Nos anos setenta, quando ocorreram os primeiros movimentos a favor da abertura política, houve um ministro do STF que se declarou claramente a favor do restabelecimento dos direitos do cidadão, do habeas corpus e pelo fim da censura aos jornais. Foi Aliomar Baleeiro, baiano ilustre, que tinha origem na UDN. Na questão política, a posição do ministro era clara, mas nos assuntos contidos nos autos sob sua guarda, ele só se pronunciava no momento certo. Nem antes, nem depois.
A TV Justiça, que faz excelente trabalho na divulgação das decisões do STF, contribuiu para a desinibição dos ministros. Nos momentos de tensão política, a audiência da emissora especializada em assuntos jurídicos é sintonizada em todo o país por advogados, juízes, ministros e a população em geral. Assim, os ministros passaram a ocupar espaço público. Em alguns momentos, disputam exposição com artistas de primeira linha.
O presidente Bolsonaro criou outro quesito a ser preenchido por candidato a ministro do STF. Ele deve ser terrivelmente evangélico. Os ministros Nunes Marques e André Mendonça foram nomeados com base na sua inclinação religiosa, sem embargo de seu conhecimento jurídico. Prevaleceu na nomeação a vocação evangélica que foi louvada em alto e bom som pela primeira-dama. O ministro Nunes Marques reconheceu o favor e reverteu o julgamento feito no TSE que cassou o deputado estadual Fernando Franceschini. A Segunda Turma do STF desfez o entendimento e manteve a cassação.
O resultado do julgamento do deputado bolsonarista enfureceu o presidente da República. Ele perdeu a compostura, xingou os ministros e os qualificou como canalhas. Tudo por causa de uma decisão no outrora discreto e silencioso Supremo Tribunal Federal. Hoje, o tribunal é balançado por violentas discussões internas, querelas pesadas entre ministros, votos tendenciosos de um lado e de outro. Tempos atrás, o ministro Edson Fachin decidiu, monocraticamente, que o julgamento do ex-presidente Lula continha grave erro processual. Não poderia ter sido realizado em Curitiba, mas no Rio de Janeiro ou em Brasília. Sua decisão mudou a política brasileira. Lula foi libertado e hoje disputa com Bolsonaro a presidência da República.
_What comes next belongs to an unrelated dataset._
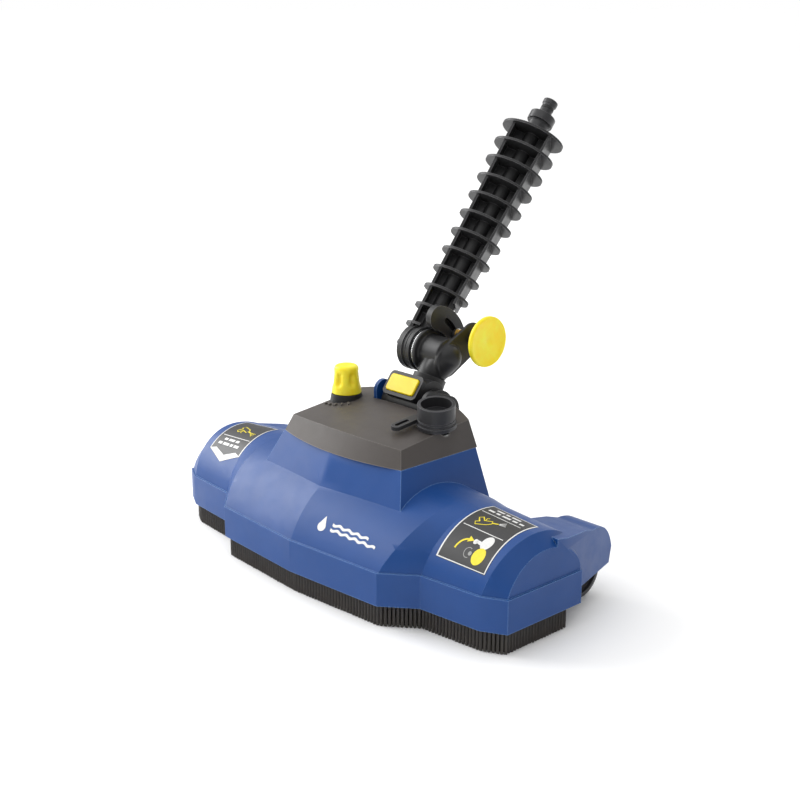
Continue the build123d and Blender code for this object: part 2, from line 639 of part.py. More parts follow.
def under_tray():
    """Flat black tray that closes the shell from below and holds the spray bar."""
    face = offset(make_face(Polyline(*BAND, close=True)), -(WALL + 0.4))
    tray = extrude(Pos(0, 0, 28.4) * face, 2.6)
    for x in NOZZLE_XS:
        tray -= rod((x, SPRAY_Y, 20), (x, SPRAY_Y, 40), 3.2)
    for x in (-150, -35, 35, 150):
        saddle = block(x - 4, x + 4, SPRAY_Y - 10, SPRAY_Y + 10, 31.0, 40.0)
        tray += saddle - rod((x - 5, SPRAY_Y, SPRAY_Z), (x + 5, SPRAY_Y, SPRAY_Z), 7.0)
    return tray


def brush_face(inset, thick):
    """Plan ring of the brush skirt just inside the band."""
    outline = make_face(Polyline(*BAND, close=True))
    return offset(outline, -inset) - offset(outline, -inset - thick)


FRONT_ZONE = (-199.0, 199.0, -215.0, -158.0)
SIDE_ZONE = (180.0, 201.0, -157.0, -90.0)
REAR_ZONE = (-138.0, 138.0, -70.0, -45.0)


def brush_strip(zone, grow=0.0, z0=0.0, z1=BRISTLE_TOP_Z):
    """Part of the skirt inside a rectangle in plan."""
    x0, x1, y0, y1 = zone
    face = brush_face(BRISTLE_INSET - grow, BRISTLE_T + 2 * grow)
    return extrude(Pos(0, 0, z0) * face, z1 - z0) & block(x0, x1, y0, y1, z0 - 1, z1 + 1)


def mirrored_zone(zone):
    x0, x1, y0, y1 = zone
    return (-x1, -x0, y0, y1)


BRUSH_ZONES = {
    "bristles_front": FRONT_ZONE, "bristles_right": SIDE_ZONE,
    "bristles_left": mirrored_zone(SIDE_ZONE), "bristles_rear": REAR_ZONE}


def brush_rails():
    """Black channels that clamp the bristle strips under the tray."""
    rails = []
    for zone in BRUSH_ZONES.values():
        rail = brush_strip(zone, 0.7, 20.4, 28.3) - brush_strip(zone, 0.1, 0.0, BRISTLE_TOP_Z + 0.1)
        rails.append(rail)
    return group(rails)


def wheel():
    """Right-hand wheel: tyre tread grooves, recessed disc and a hub."""
    body = rod((WHEEL_X0, WHEEL_Y, WHEEL_R), (WHEEL_X1, WHEEL_Y, WHEEL_R), WHEEL_R)
    body = fillet(body.edges(), 1.6)
    for x, out in ((WHEEL_X1, 1), (WHEEL_X0, -1)):
        a, b = (x - 3.4 * out, WHEEL_Y, WHEEL_R), (x + out, WHEEL_Y, WHEEL_R)
        body -= ring(a, b, WHEEL_R - 4.0, 8.0)
    return body - rod((140, WHEEL_Y, WHEEL_R), (180, WHEEL_Y, WHEEL_R), WHEEL_BORE_R + FIT_GAP)


def stub_axle():
    """Steel stub axle with a retaining head."""
    shank = rod((141.0, WHEEL_Y, WHEEL_R), (170.2, WHEEL_Y, WHEEL_R), WHEEL_BORE_R)
    head = rod((WHEEL_X1 + 0.4, WHEEL_Y, WHEEL_R), (170.4, WHEEL_Y, WHEEL_R), 6.4)
    return shank + head


def wheel_bracket():
    """Bracket on the inner side of the wheel, screwed under the deck."""
    leg = block(141.5, 146.6, BAND_REAR_Y, -26.0, 15.0, 58.0)
    leg = fillet(leg.edges().filter_by(Axis.X), 6)
    boss = rod((146.4, WHEEL_Y, WHEEL_R), (151.1, WHEEL_Y, WHEEL_R), 8.0)
    return leg + boss - rod((140, WHEEL_Y, WHEEL_R), (152, WHEEL_Y, WHEEL_R), WHEEL_BORE_R)


def tray_screws():
    """Pan-head screws under the tray, a group of separate solids."""
    screws = []
    for x, y in ((-100, -150), (100, -150), (-100, -88), (100, -88), (0, -165), (-170, -120), (170, -120)):
        head = rod((x, y, 26.2), (x, y, 28.4), 3.6)
        cross = block(x - 2.2, x + 2.2, y - 0.5, y + 0.5, 25.8, 27.2)
        screws.append(head - cross)
    return group(screws)


PARTS = {
    "deck_shell": deck_shell,
    "top_cover": top_cover,
    "yoke": yoke,
    "rocker_housing": rocker_housing,
    "release_button": release_button,
    "release_spring": release_spring,
    "elbow": elbow,
    "index_pin": index_pin,
    "index_spring": index_spring,
    "pull_knob": pull_knob,
    "hub_ring": hub_ring,
    "hub_axle": hub_axle,
    "hub_seal": hub_seal,
    "arm": arm,
    "bayonet_inlet": bayonet_inlet,
    "inlet_seal": inlet_seal,
    "knob_collar": knob_collar,
    "regulator_knob": regulator_knob,
    "regulator_stem": regulator_stem,
    "filler_cap": filler_cap,
    "cap_seal": cap_seal,
    "detergent_tank": detergent_tank,
    "filler_neck": filler_neck,
    "spray_bar": spray_bar,
    "spray_nozzles": spray_nozzles,
    "feed_hose": feed_hose,
    "under_tray": under_tray,
    "brush_rails": brush_rails,
    "tray_screws": tray_screws}

for node, make in PARTS.items():
    write(node, make())

for node, zone in BRUSH_ZONES.items():
    write(node, brush_strip(zone))

for node, make in {"wheel": wheel, "stub_axle": stub_axle, "wheel_bracket": wheel_bracket}.items():
    for side, shape in zip(("right", "left"), both_sides(make())):
        write(f"{node}_{side}", shape)

for side in (-1, 1):
    pin = rod((side * 20, TILT_Y, TILT_Z), (side * (CHEEK_OUT + 0.6), TILT_Y, TILT_Z), TRUNNION_R)
    write("trunnion_left" if side < 0 else "trunnion_right", pin)
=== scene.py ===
import json
import random
from math import cos, degrees, exp, hypot, pi, radians, sin

import bmesh
import bpy
from mathutils import Matrix, Vector, geometry
from mathutils.bvhtree import BVHTree


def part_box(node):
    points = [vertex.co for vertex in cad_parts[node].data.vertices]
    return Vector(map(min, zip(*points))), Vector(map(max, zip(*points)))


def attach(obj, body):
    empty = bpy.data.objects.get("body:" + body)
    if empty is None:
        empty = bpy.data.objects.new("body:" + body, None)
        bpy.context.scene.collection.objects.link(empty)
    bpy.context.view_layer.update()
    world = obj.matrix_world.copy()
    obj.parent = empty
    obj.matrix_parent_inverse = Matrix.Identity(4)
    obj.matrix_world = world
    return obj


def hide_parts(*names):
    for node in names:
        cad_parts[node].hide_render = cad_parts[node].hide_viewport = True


MM = 0.001
Y_SHIFT = 38.54          # the deck drawing's y plus this is the row's y
SEED = 11

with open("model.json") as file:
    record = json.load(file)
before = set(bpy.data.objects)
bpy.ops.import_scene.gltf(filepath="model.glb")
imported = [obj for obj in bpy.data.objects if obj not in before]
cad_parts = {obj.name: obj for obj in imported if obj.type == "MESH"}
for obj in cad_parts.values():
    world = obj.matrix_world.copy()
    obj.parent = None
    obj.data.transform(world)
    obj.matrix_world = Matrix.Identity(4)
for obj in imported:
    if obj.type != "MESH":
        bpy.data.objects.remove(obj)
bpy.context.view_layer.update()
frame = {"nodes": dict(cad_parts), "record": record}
cad = frame["nodes"]


# ------------------------------------------------------------------ materials
def linear(red, green, blue):
    """An sRGB colour, 0 to 255, as linear RGBA."""
    def channel(value):
        value /= 255
        return value / 12.92 if value <= 0.04045 else ((value + 0.055) / 1.055) ** 2.4
    return channel(red), channel(green), channel(blue), 1.0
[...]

A consequência desse novo caminho empreendido pelo Supremo Tribunal Federal modifica a essência e a qualidade da política nacional. Ministros se deixam envolver por debates de cunho político-partidário. Discutem em público, abrem seus pontos de vistas ao conhecimento geral, e ainda justificam seus votos, como recentemente fez André Mendonça. Não tenho conhecimento de ação semelhante de Ministro do Supremo justificar no twitter voto dado no plenário do mais alto tribunal brasileiro. É o caminho para perder a condição de pretório excelso, colegiado de homens e mulheres acima de qualquer suspeita e donos de invulgar conhecimento jurídico.
Na psicanálise há uma etapa do tratamento que consiste em desconstruir o paciente para reconstruí-lo com base em novas descobertas. O Brasil parece estar passando por fase semelhante. O Tribunal de Contas da União não é órgão do judiciário, é apenas assessor da Câmara dos Deputados, mas seus integrantes são chamados de Ministros. Os ministros dos tribunais superiores participam da política em conversas fechadas e negociações. Quando o judiciário entra na política, a Justiça passa a ser menos isenta. Veja-se a perseguição que está ocorrendo contra Sérgio Moro, que teve a petulância de desafiar o poder judiciário com a operação lava-jato. Colocou a corrupção a vista de todos. Está pagando alto preço pela ousadia.